● **GIVEN TASK**:
Write every line of the material out exactly as shown.

# start of SOURCE EXCERPT

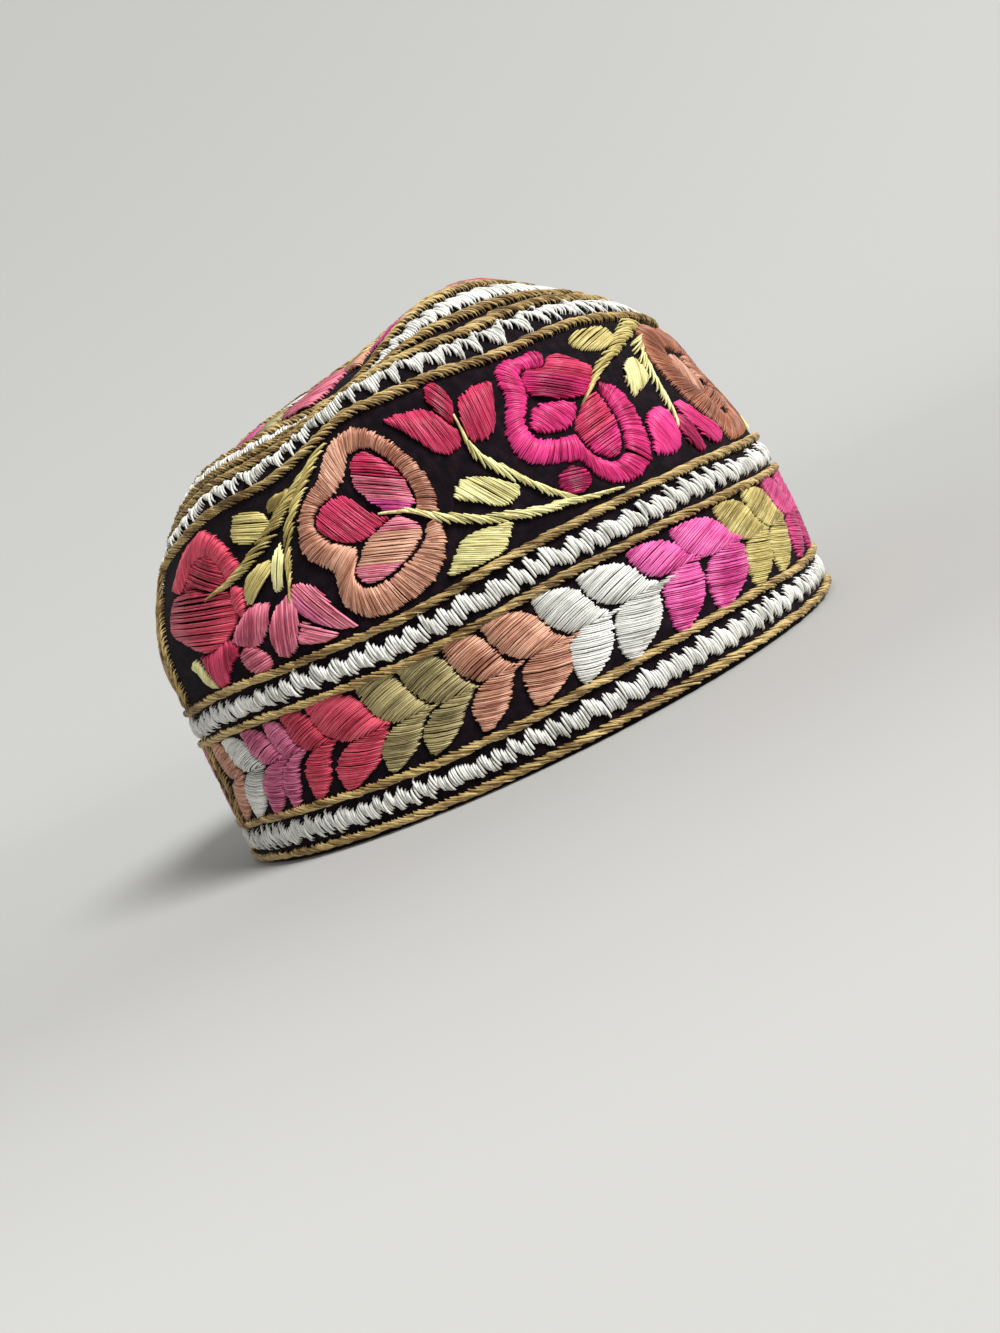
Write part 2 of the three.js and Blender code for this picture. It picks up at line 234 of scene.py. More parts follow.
def black_cotton():
    material = bpy.data.materials.new("black_cotton")
    material.use_nodes = True
    nodes, links = material.node_tree.nodes, material.node_tree.links
    shader = nodes["Principled BSDF"]
    shader.inputs["Roughness"].default_value = 0.92
    shader.inputs["Specular IOR Level"].default_value = 0.1
    shader.inputs["Sheen Weight"].default_value = 0.025
    shader.inputs["Sheen Roughness"].default_value = 0.5
    lie = nodes.new("ShaderNodeUVMap")
    lie.uv_map = "weave"
    threads = []
    for direction in ("X", "Y"):
        wave = nodes.new("ShaderNodeTexWave")
        wave.bands_direction = direction
        wave.inputs["Scale"].default_value = 0.62  # a thread every 0.5 mm
        wave.inputs["Distortion"].default_value = 0.6
        wave.inputs["Detail"].default_value = 1.0
        links.new(lie.outputs["UV"], wave.inputs["Vector"])
        threads.append(wave)
    weave = nodes.new("ShaderNodeMath")
    weave.operation = "MAXIMUM"
    links.new(threads[0].outputs["Fac"], weave.inputs[0])
    links.new(threads[1].outputs["Fac"], weave.inputs[1])
    bump = nodes.new("ShaderNodeBump")
    bump.inputs["Strength"].default_value = 0.5
    bump.inputs["Distance"].default_value = 0.15 * MM
    links.new(weave.outputs[0], bump.inputs["Height"])
    links.new(bump.outputs["Normal"], shader.inputs["Normal"])
    lint = nodes.new("ShaderNodeTexNoise")
    lint.inputs["Scale"].default_value = 0.35
    lint.inputs["Detail"].default_value = 8
    links.new(lie.outputs["UV"], lint.inputs["Vector"])
    dye = colour_ramp(nodes, [(0.3, (7, 3, 7)), (0.55, (17, 9, 15)), (0.8, (38, 24, 34))])
    links.new(lint.outputs["Fac"], dye.inputs["Fac"])
    links.new(dye.outputs["Color"], shader.inputs["Base Color"])
    return material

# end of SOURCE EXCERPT

● **RESPONSE BELOW**:
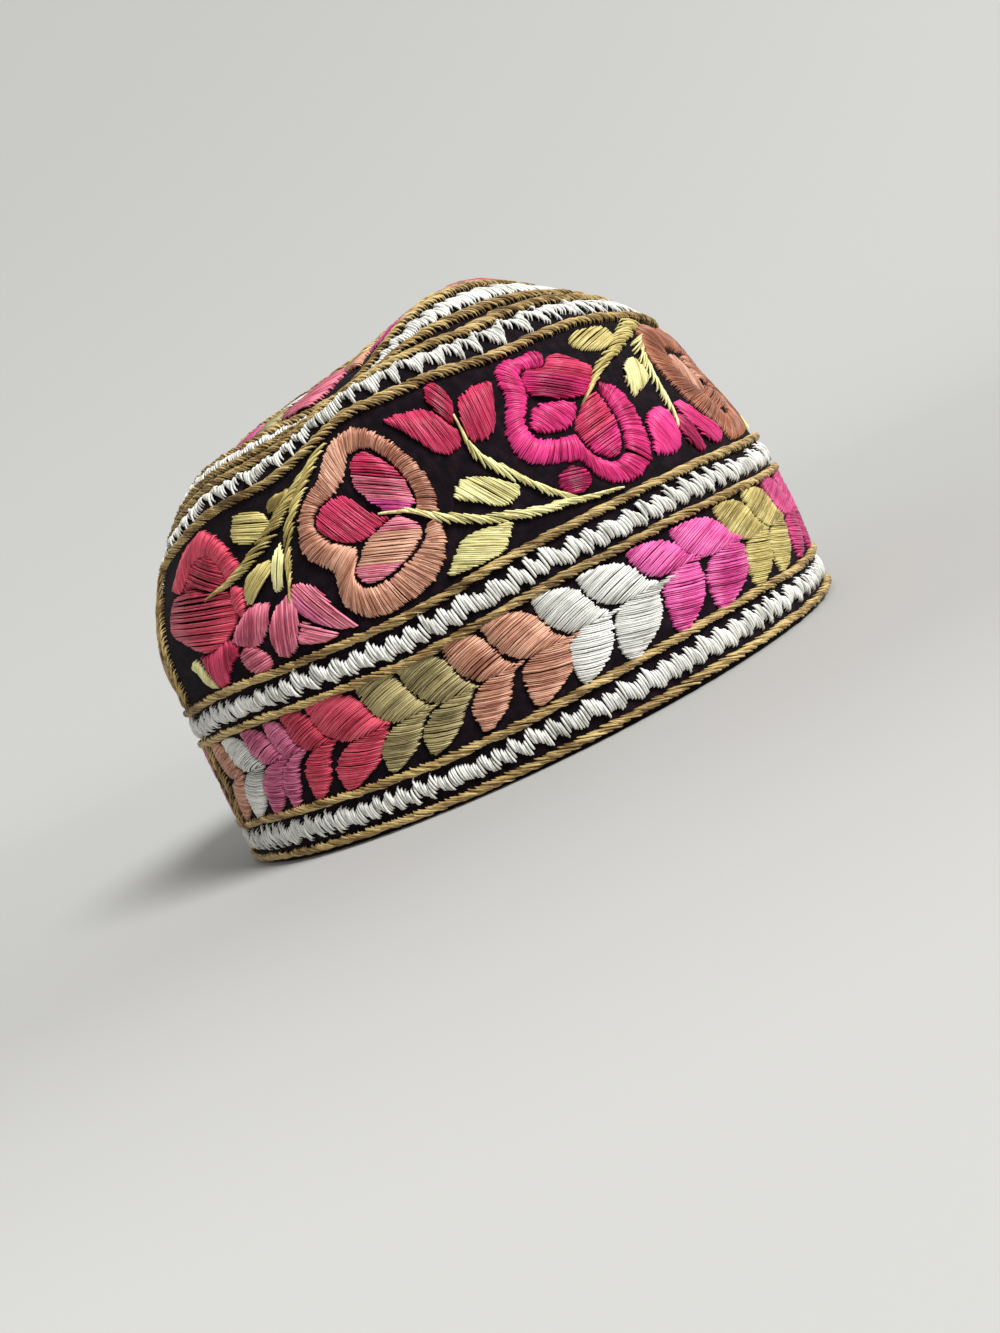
Write part 2 of the three.js and Blender code for this picture. It picks up at line 234 of scene.py. More parts follow.
def black_cotton():
    material = bpy.data.materials.new("black_cotton")
    material.use_nodes = True
    nodes, links = material.node_tree.nodes, material.node_tree.links
    shader = nodes["Principled BSDF"]
    shader.inputs["Roughness"].default_value = 0.92
    shader.inputs["Specular IOR Level"].default_value = 0.1
    shader.inputs["Sheen Weight"].default_value = 0.025
    shader.inputs["Sheen Roughness"].default_value = 0.5
    lie = nodes.new("ShaderNodeUVMap")
    lie.uv_map = "weave"
    threads = []
    for direction in ("X", "Y"):
        wave = nodes.new("ShaderNodeTexWave")
        wave.bands_direction = direction
        wave.inputs["Scale"].default_value = 0.62  # a thread every 0.5 mm
        wave.inputs["Distortion"].default_value = 0.6
        wave.inputs["Detail"].default_value = 1.0
        links.new(lie.outputs["UV"], wave.inputs["Vector"])
        threads.append(wave)
    weave = nodes.new("ShaderNodeMath")
    weave.operation = "MAXIMUM"
    links.new(threads[0].outputs["Fac"], weave.inputs[0])
    links.new(threads[1].outputs["Fac"], weave.inputs[1])
    bump = nodes.new("ShaderNodeBump")
    bump.inputs["Strength"].default_value = 0.5
    bump.inputs["Distance"].default_value = 0.15 * MM
    links.new(weave.outputs[0], bump.inputs["Height"])
    links.new(bump.outputs["Normal"], shader.inputs["Normal"])
    lint = nodes.new("ShaderNodeTexNoise")
    lint.inputs["Scale"].default_value = 0.35
    lint.inputs["Detail"].default_value = 8
    links.new(lie.outputs["UV"], lint.inputs["Vector"])
    dye = colour_ramp(nodes, [(0.3, (7, 3, 7)), (0.55, (17, 9, 15)), (0.8, (38, 24, 34))])
    links.new(lint.outputs["Fac"], dye.inputs["Fac"])
    links.new(dye.outputs["Color"], shader.inputs["Base Color"])
    return material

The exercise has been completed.